Modelling and design methodology of an improved performance photovoltaic pumping system employing ferrite magnet synchronous reluctance motors

This paper proposes a novel photovoltaic water pumping system (PVWPS) with an improved performance and cost. This system doesn't contain a DC-DC converter, batteries nor rare-earth motors. Removing the aforementioned components will reduce the whole cost and increase the reliability of the system. For enhancing the performance of the PVWPS, a ferrite magnet synchronous reluctance motor (FMSynRM) is employed. Besides, the motor inverter is utilized to drive the motor properly and to extract the maximum available power of the PV system. This is performed using a suggested control strategy that controls the motor inverter.
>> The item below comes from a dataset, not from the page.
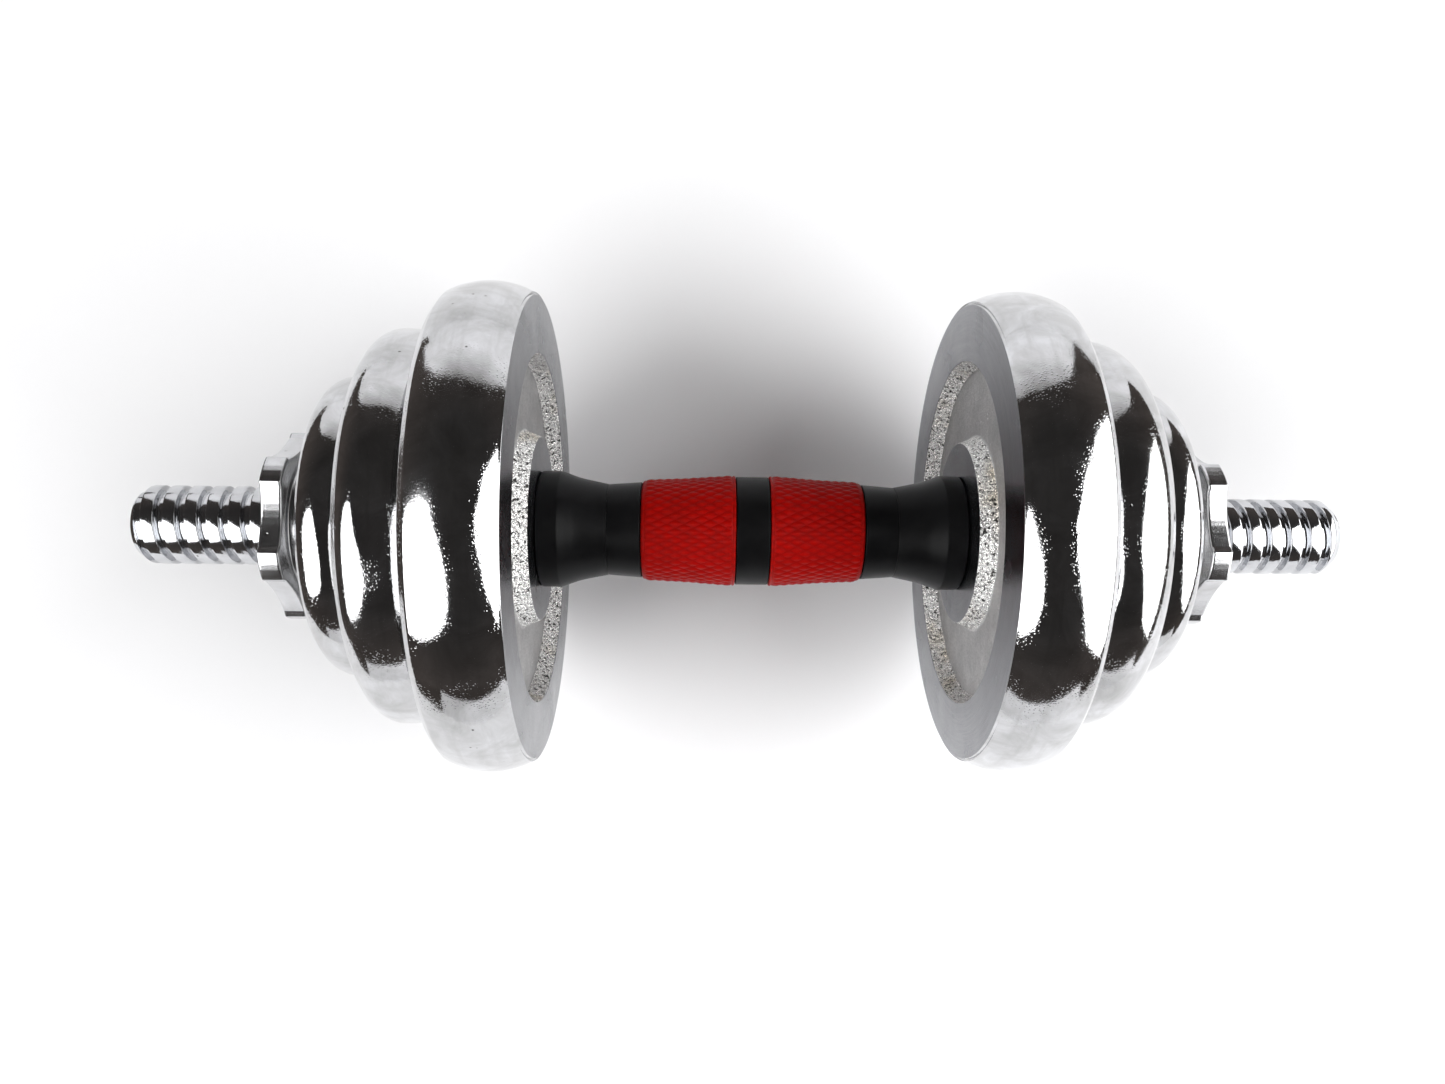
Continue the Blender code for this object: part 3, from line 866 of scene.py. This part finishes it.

Furthermore, to show the effectiveness of the proposed PVWPS, the performance of the proposed system is benchmarked with a PVWPS that is employing a pure SynRM. Moreover, the complete mathematical model of the system components and the control is reported. It is proved that the flow rate employing the proposed system is increased by about 29.5% at a low irradiation level (0.25 kW/m²) and 15% at a high irradiation level (1 kW/m²) compared to the conventional solar system using a pure synchronous reluctance motor (SynRM). An experimental laboratory test bench is built to validate the theoretical results presented in this research work. Good agreement between the theoretical and the experimental results is proved.